A graduate of Limerick School of Art who interned with Joanne Hynes, Wilson left a corporate career in London to return to Ireland. Central to her work is upcycling old garments and accessories which she finds in charity shops or online and then customises with repurposed Christmas decorations.
“I generally group a number of decorations that excite me in terms of colour or shape and the rest just happens from going with the flow of deconstructing and reconstructing them”, she says.
Her new collection is about trying to encapsulate and celebrate Christmas nostalgia featuring customized bags, shoes and shades. In her signature madcap way, for one item called Bauble Collective, she repurposed an old mohair jumper her mother knitted for herself in the 1980s “it was so wrong, it was right” she smiles. In another headpiece, she reused a porcelain angel in a green velvet dress with gold wings from her grandmother which she admired throughout her childhood.
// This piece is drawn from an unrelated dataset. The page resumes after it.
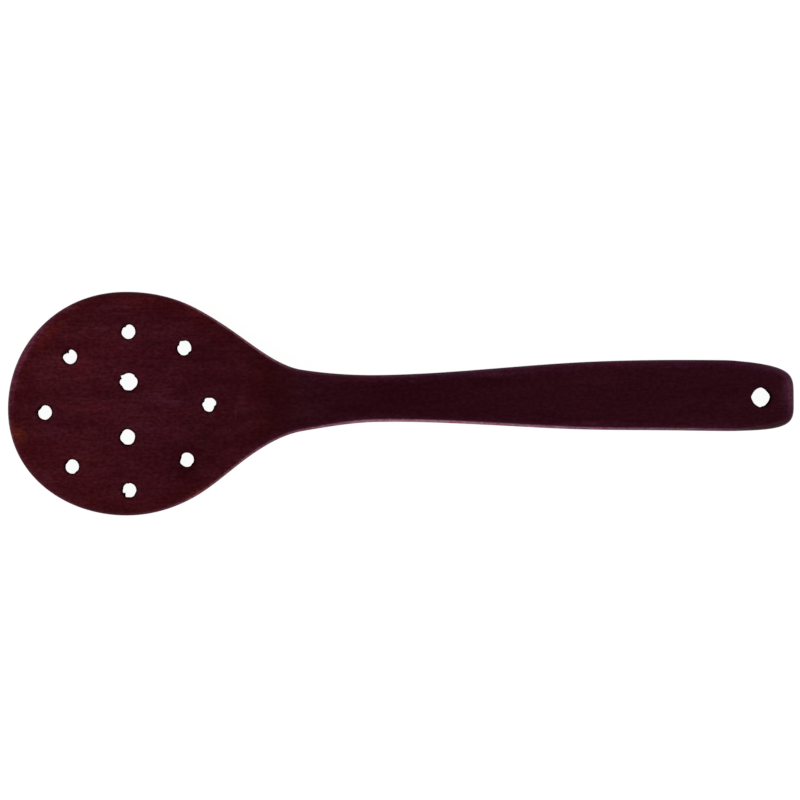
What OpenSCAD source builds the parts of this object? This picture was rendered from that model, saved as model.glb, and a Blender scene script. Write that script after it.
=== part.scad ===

Her take on the angel was to spray paint the frames of a pair of deconstructed visor shades and cover them with filigree pieces from an old decoration and then adding miniature trees with glitter foil stars. New this season is a charity shop coat emblazoned with more than one hundred strings of tinsel while her Candy Cane Mane has a forest of candy cane and satin baubles again from the 1980s sourced on eBay with frames decorated with pipe cleaners and glitter balls. Her philosophy has always been to leave a little sparkle wherever you go. Shrinking violets should stay well clear.